Menteri Agama (Menag) Maftuh Basyuni menyatakan, pembubaran Jemaat Ahmadiyah Indonesia (JAI) bukan solusi yang baik, bahkan justru tidak akan menyelesaikan masalah. Sebab, meski aliran itu difatwa menyimpang dari ajaran Islam oleh Majelis Ulama Indonesia, namun Undang-undang tidak memberikan hak pembubaran.
Pengikut JAI yang juga warga negara Indonesia, katanya, tetap mendapat hak perlindungan hukum dari negara walaupun pemerintah telah menerbitkan Surat Keputusan Bersama (SKB) tiga menteri tentang penghentian segala kegiataan keagamaan aliran yang mengakui Mirza Ghulam Ahmad sebagai nabi tersebut.<>
“Islam sendiri memberikan pengakuan terhadap agama lain," kata Maftuh dalam acara silaturahim dan dialog pemuda bertajuk “Merajut Damai dan Harmoni dalam Kebhinnekaan Indonesia” di Hotel Bidakara, Jalan Gatot Subroto, Jakarta, Jumat (13/6) kemarin.
Maftuh membantah bahwa pemerintah, melalui penerbitan SKB itu, berupaya mencampuri prinsip kebebasan beragama di Indonesia. "SKB bukanlah intervensi negara terhadap kebebasan beragama. Melainkan upaya pemerintah untuk ketertiban beragama," ujar dia.

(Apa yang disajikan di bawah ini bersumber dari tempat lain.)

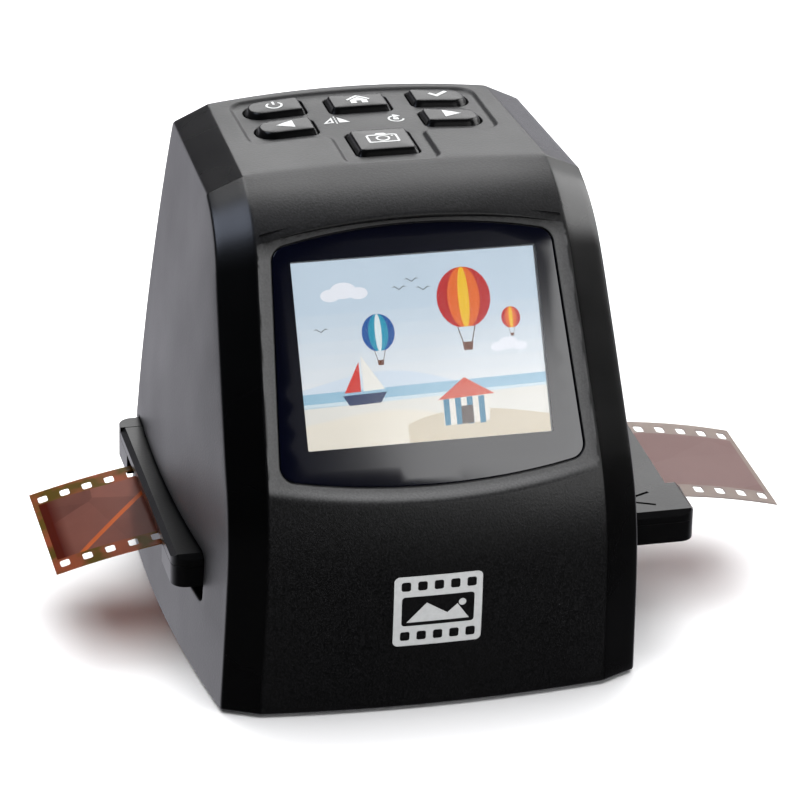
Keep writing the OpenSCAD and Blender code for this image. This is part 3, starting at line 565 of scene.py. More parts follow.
SUNK_EASE = 0.12  # softness of the line where the panel dips under the recess
LIP_ROLL, LIP_FADE = 1.7, 8.0  # rounding of the brow's lip, and where it fades at the ends
FLAT_RING = 0.35  # flat border round the window's pocket, before its rounding
RECESS_RIM = 0.7  # the recess runs out this far inside the panel's edge


def past_ledge(x, v):
    """How far down the ledge under the window a place lies: 0 at its start, 1 at its end."""
    return (-arch_v(x, *WINDOW_FOOT) - LEDGE_GAP - v) / LEDGE_W


def sunk(points, s):
    """The panel below the brow: cut flat round the window, with a soft ledge under it."""
    x = points[..., 0]
    v, w = on_screen(points)
    low = (w + FACE_LIFT - np.sqrt((w - FACE_LIFT) ** 2 + SUNK_EASE ** 2)) / 2
    fade = smoothstep((np.abs(x) - panel_half(s) + RECESS_RIM) / RECESS_RIM)
    keep = np.maximum(fade, smoothstep(past_ledge(x, v)))
    return from_screen(x, v, low + (w - low) * keep)


def surround_mark_shaded_above(points):
    """-1 on the matt surround of the window, weaker above it as painted shade under the brow's lip, 0 on the
    panel under the ledge.
    """
    x = points[..., 0]
    v, _ = on_screen(points)
    above = 1 - smoothstep((past_ledge(x, v) - 0.45) / 0.5)
    # weaker above the window: painted shade under the brow's lip
    return -above * np.interp(v, [19, 22], [1, 0.3])


def side_x(y, z):
    """Half width of the bulging side panels."""
    t = np.clip((y - FRONT_Y - CHAMFER_D) / (REAR_Y - FRONT_Y - CHAMFER_D), 0, 1)
    u = z / CREASE_Z
    front = FRONT_W / 2 - lean_in(z)
    lean = 0.3 * u + 0.7 * u * u  # share of the narrowing at the rear that is reached
    rear = (REAR_W + (REAR_TOP_W - REAR_W) * lean) / 2
    return front + (rear - front) * t + SIDE_BULGE * (1 - u * u) * 4 * t * (1 - t)


OUTER = edge_line(CHAMFER_D)[0]
OUTER_HALF = edge_x(EDGE[:, 0], EDGE[:, 1]) + CHAMFER_W
OUTER_MISS = OUTER_HALF - side_x(OUTER[:, 0], OUTER[:, 1])
MISS_FADE = 18.0


def side_half(y, z):
    """The same, moved near the chamfers so that the panels meet them."""
    y, z = np.asarray(y, float), np.asarray(z, float)
    d2 = (y[..., None] - OUTER[:, 0]) ** 2 + (z[..., None] - OUTER[:, 1]) ** 2
    weight = 1 / (d2 + 0.5)
    miss = (weight * OUTER_MISS).sum(-1) / weight.sum(-1)
    return side_x(y, z) + miss * np.exp(-np.sqrt(d2.min(-1)) / MISS_FADE)


def bezier(a, b, c, steps):
    """Rows of points from a to c, drawn towards b."""
    rows = []
    for k in range(steps + 1):
        t = k / steps
        rows.append((1 - t) ** 2 * a + 2 * t * (1 - t) * b + t * t * c)
    return rows


def arch_v(x, half, mid, sag):
    """Height of an arc over its chord's middle: it sags by its last size at half its width."""
    r = (half * half + sag * sag) / (2 * sag)
    return mid - r + np.sqrt(r * r - np.asarray(x, float) ** 2)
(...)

Sebab, menurutnya, jumlah penganut Ahmadiyah di Indonesia setiap tahunnya bertambah jika tidak diselesaikan dengan SKB. "Kalau tahun 1925, paling 20 atau 30 orang. Sekarang, menurut pengamatan Depag, tidak lebih dari 80 ribu orang. Menurut pers 2 juta dan menurut Ahmadiyah sendiri 500 ribu. Ini akan berkembang terus jika tidak diselesaikan melalui SKB," tandasnya.
Langkah berikut pasca-penerbitan SKB itu, imbuh Maftuh, JAI akan segera dibina. Tidak hanya oleh Depag, Departemen dalam negeri juga akan membantu memberi pengarahan soal keagamaan. Pihaknya juga akan melibatkan para ulama.
Namun, sebelum pembinaan, akan dilakukan sosialisasi terlebih dulu. "Nanti kita bergerak bersama-sama. Jadi, tidak ada waktu tertentu kayak robot. Itu tidak ada," imbuhnya. (dtc/rif)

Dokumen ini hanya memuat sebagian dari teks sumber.